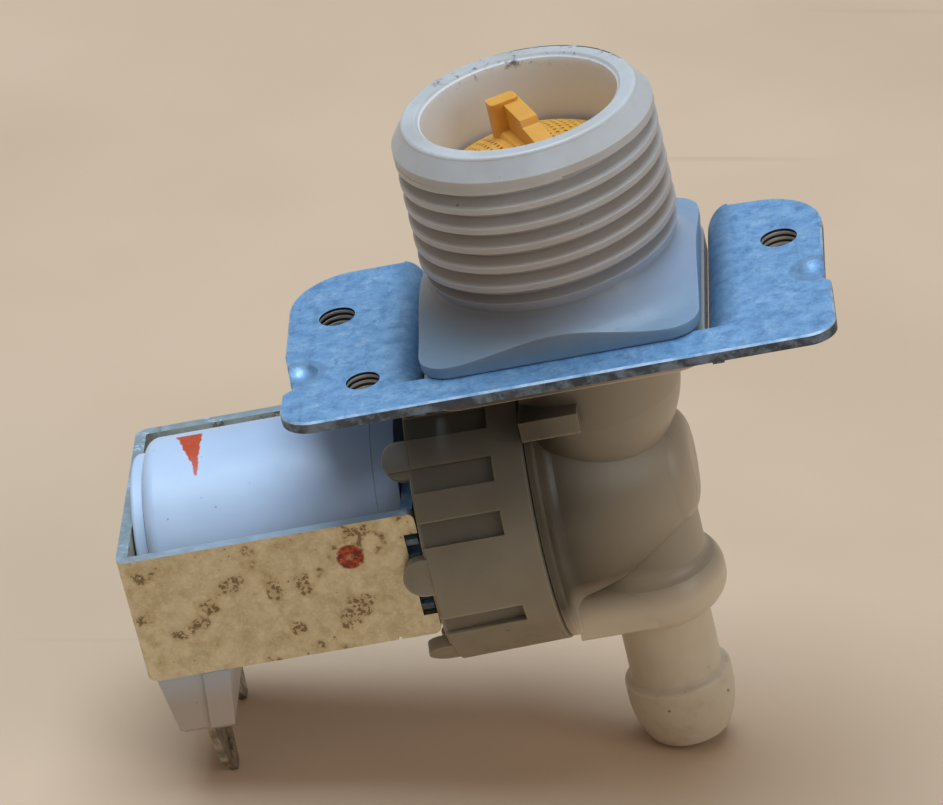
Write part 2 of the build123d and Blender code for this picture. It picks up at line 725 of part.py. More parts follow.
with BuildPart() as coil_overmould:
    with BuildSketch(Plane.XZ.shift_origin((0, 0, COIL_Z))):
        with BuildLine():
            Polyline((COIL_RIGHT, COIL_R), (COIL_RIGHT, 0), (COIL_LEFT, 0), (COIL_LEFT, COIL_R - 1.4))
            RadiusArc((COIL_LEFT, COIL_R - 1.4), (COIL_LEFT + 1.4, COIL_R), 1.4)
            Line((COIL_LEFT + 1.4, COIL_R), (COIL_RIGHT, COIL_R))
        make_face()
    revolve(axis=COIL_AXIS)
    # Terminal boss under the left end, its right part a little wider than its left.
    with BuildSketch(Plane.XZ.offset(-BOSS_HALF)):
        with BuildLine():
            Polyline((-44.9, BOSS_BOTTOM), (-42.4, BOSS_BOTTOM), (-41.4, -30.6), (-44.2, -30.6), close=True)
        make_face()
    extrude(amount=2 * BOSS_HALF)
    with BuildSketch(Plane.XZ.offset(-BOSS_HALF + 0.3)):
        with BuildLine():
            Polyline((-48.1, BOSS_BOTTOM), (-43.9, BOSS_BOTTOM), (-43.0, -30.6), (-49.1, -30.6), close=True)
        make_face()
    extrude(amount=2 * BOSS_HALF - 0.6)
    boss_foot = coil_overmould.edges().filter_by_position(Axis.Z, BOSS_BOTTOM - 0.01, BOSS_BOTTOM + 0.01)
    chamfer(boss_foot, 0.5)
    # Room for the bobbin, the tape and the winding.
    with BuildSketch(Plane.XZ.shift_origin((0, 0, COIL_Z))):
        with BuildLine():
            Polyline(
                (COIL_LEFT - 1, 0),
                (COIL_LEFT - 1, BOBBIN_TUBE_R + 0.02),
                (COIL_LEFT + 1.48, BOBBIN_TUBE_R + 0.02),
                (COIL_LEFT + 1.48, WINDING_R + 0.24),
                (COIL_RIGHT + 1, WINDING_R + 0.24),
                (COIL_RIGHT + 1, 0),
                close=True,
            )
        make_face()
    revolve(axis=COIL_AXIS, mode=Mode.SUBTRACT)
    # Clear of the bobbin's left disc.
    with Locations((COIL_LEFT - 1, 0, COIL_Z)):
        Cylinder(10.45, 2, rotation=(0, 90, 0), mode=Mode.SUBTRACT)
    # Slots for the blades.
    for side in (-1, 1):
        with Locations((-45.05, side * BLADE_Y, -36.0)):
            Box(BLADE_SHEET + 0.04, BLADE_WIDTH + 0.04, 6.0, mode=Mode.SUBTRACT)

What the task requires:
Copy all of the data exactly.

Full response:
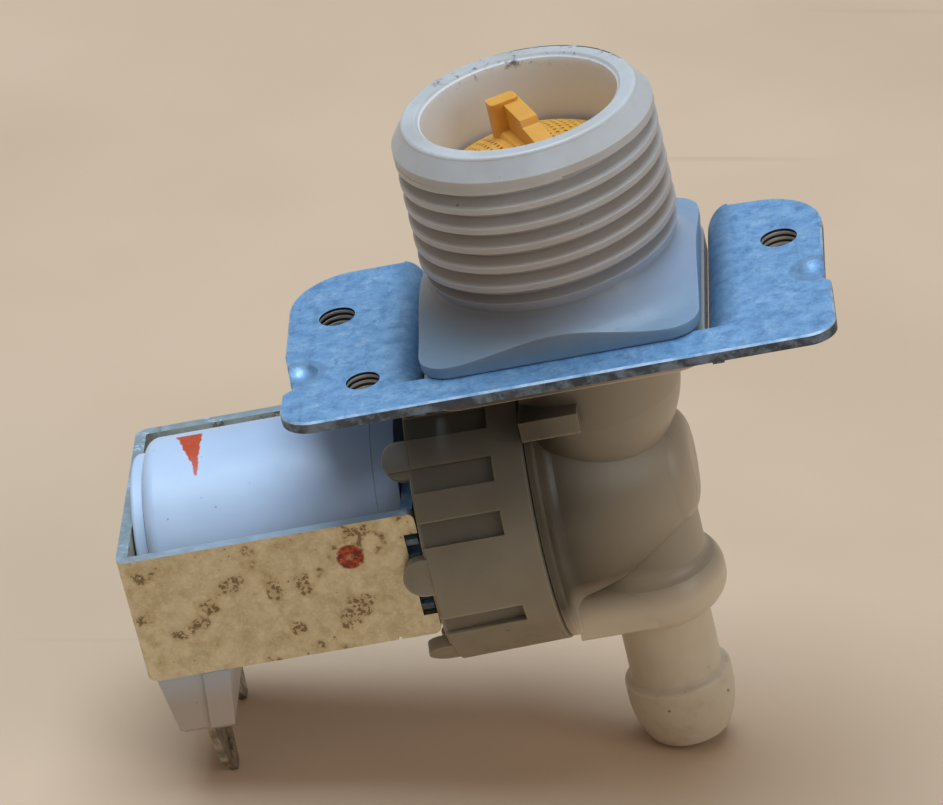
Write part 2 of the build123d and Blender code for this picture. It picks up at line 725 of part.py. More parts follow.
with BuildPart() as coil_overmould:
    with BuildSketch(Plane.XZ.shift_origin((0, 0, COIL_Z))):
        with BuildLine():
            Polyline((COIL_RIGHT, COIL_R), (COIL_RIGHT, 0), (COIL_LEFT, 0), (COIL_LEFT, COIL_R - 1.4))
            RadiusArc((COIL_LEFT, COIL_R - 1.4), (COIL_LEFT + 1.4, COIL_R), 1.4)
            Line((COIL_LEFT + 1.4, COIL_R), (COIL_RIGHT, COIL_R))
        make_face()
    revolve(axis=COIL_AXIS)
    # Terminal boss under the left end, its right part a little wider than its left.
    with BuildSketch(Plane.XZ.offset(-BOSS_HALF)):
        with BuildLine():
            Polyline((-44.9, BOSS_BOTTOM), (-42.4, BOSS_BOTTOM), (-41.4, -30.6), (-44.2, -30.6), close=True)
        make_face()
    extrude(amount=2 * BOSS_HALF)
    with BuildSketch(Plane.XZ.offset(-BOSS_HALF + 0.3)):
        with BuildLine():
            Polyline((-48.1, BOSS_BOTTOM), (-43.9, BOSS_BOTTOM), (-43.0, -30.6), (-49.1, -30.6), close=True)
        make_face()
    extrude(amount=2 * BOSS_HALF - 0.6)
    boss_foot = coil_overmould.edges().filter_by_position(Axis.Z, BOSS_BOTTOM - 0.01, BOSS_BOTTOM + 0.01)
    chamfer(boss_foot, 0.5)
    # Room for the bobbin, the tape and the winding.
    with BuildSketch(Plane.XZ.shift_origin((0, 0, COIL_Z))):
        with BuildLine():
            Polyline(
                (COIL_LEFT - 1, 0),
                (COIL_LEFT - 1, BOBBIN_TUBE_R + 0.02),
                (COIL_LEFT + 1.48, BOBBIN_TUBE_R + 0.02),
                (COIL_LEFT + 1.48, WINDING_R + 0.24),
                (COIL_RIGHT + 1, WINDING_R + 0.24),
                (COIL_RIGHT + 1, 0),
                close=True,
            )
        make_face()
    revolve(axis=COIL_AXIS, mode=Mode.SUBTRACT)
    # Clear of the bobbin's left disc.
    with Locations((COIL_LEFT - 1, 0, COIL_Z)):
        Cylinder(10.45, 2, rotation=(0, 90, 0), mode=Mode.SUBTRACT)
    # Slots for the blades.
    for side in (-1, 1):
        with Locations((-45.05, side * BLADE_Y, -36.0)):
            Box(BLADE_SHEET + 0.04, BLADE_WIDTH + 0.04, 6.0, mode=Mode.SUBTRACT)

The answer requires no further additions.